This morning a random memory fired through my brain.
I’m in the seventh grade, sitting at my desk with my Macintosh desktop computer (before they got cool), and I wish that I had a story to tell so that I could write it. But I wanted to write something extraordinary, so the filters in my brain were cranked up to high levels. Suffice it to say not many ideas made it through.
It occurs to me now after all these years of making mistakes, learning from them, and making them again that I just should have written something. That day at my desk, I felt so much pressure to write something exceptional that I wrote absolutely nothing at all. I should have just written whatever story popped into my head, no matter how inane it was. Instead my standards were so high that I didn’t write anything.
I believe I was worse off for this. I believe that I would have been better off had I written junk than being afraid to write junk and writing nothing at all. That little shadow I had back then exists to this day. It looms over me whenever I sit down to write. That pressure of wanting to make it really, really good still filters everything that comes through. I don’t get anything done when this thing is around. That’s why I tell people to write crap.
Write it just so you can write something. You can write crap and salvage it latter. Or you can write it and decide it’s not worth salvaging. It doesn’t have to be anything right this moment.
But when you tell yourself, “I want this to write the great American novel” or “I want this to go viral,” then your writing has to meet that. If it doesn’t, then you feel like you’ve fallen short.

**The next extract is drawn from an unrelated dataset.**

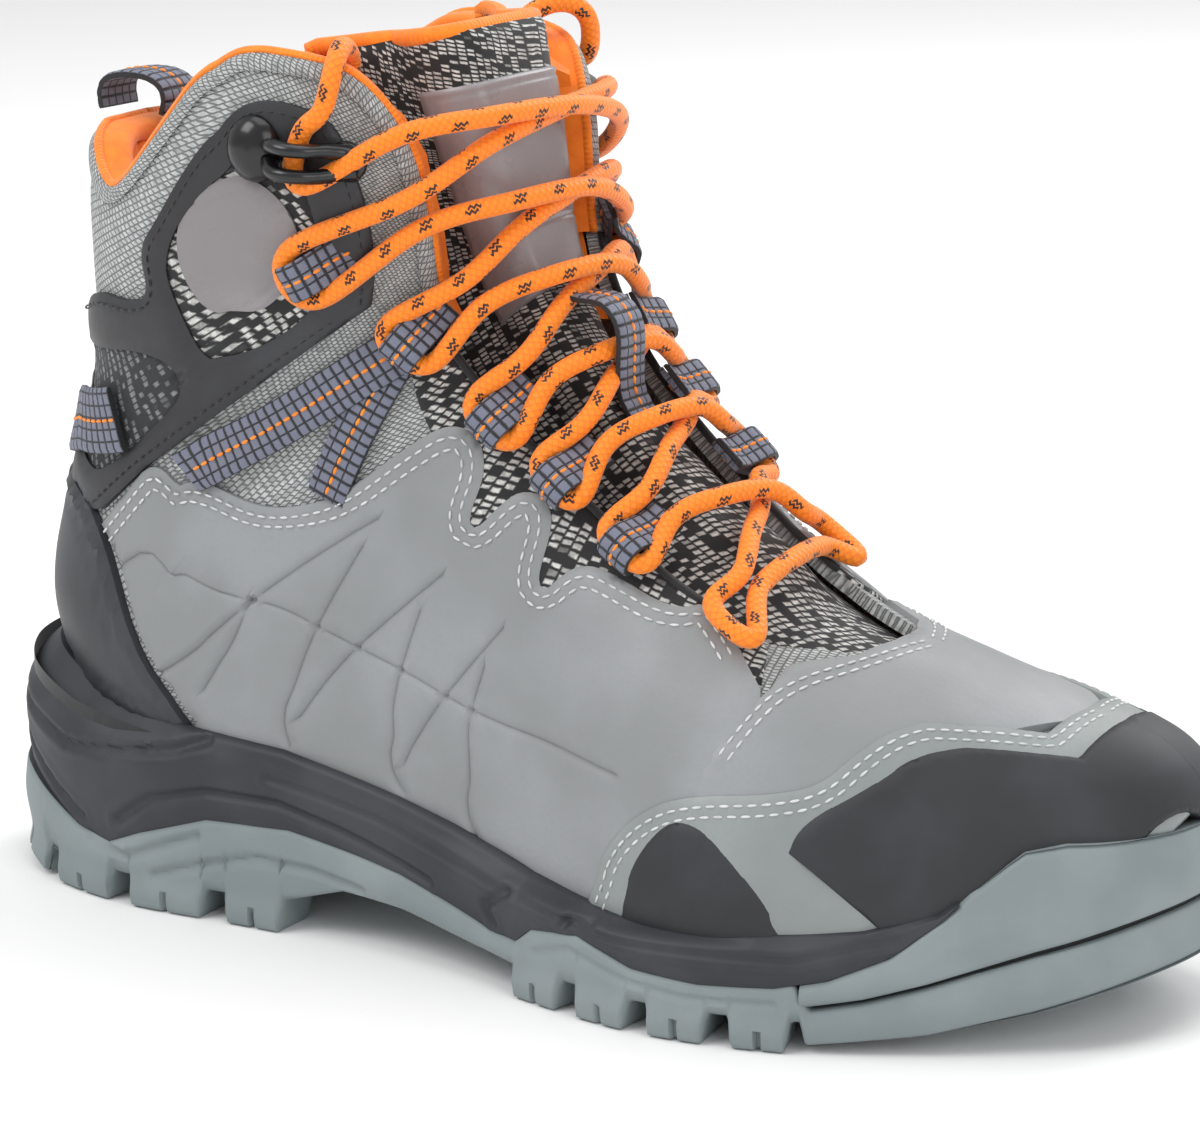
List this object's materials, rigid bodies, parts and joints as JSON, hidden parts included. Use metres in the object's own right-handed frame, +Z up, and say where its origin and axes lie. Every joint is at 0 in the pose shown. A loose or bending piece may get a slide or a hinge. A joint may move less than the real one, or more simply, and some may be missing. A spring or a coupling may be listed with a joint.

Setting expectations kills your voice.
There’s plenty of commentary on the online world about the millions of blogs out there, about how many of them don’t get enough traffic or are abandoned entirely. There’s also a debate among self-published authors about what poorly written work does to the image of self-publishing and how that work should be vetted.
There are standards to be sure, but when you sit down to write, it doesn’t have to be anything. Whether you show it to anybody or not, publish it or not, you can decide that later.
You can decide that it won’t be anything at all. Having expectations of how it should be can invite that shadow to sit at the desk with you.
So whatever it is, just write it. It doesn’t have to be anything right now. Allow it to be whatever it will turn out to be.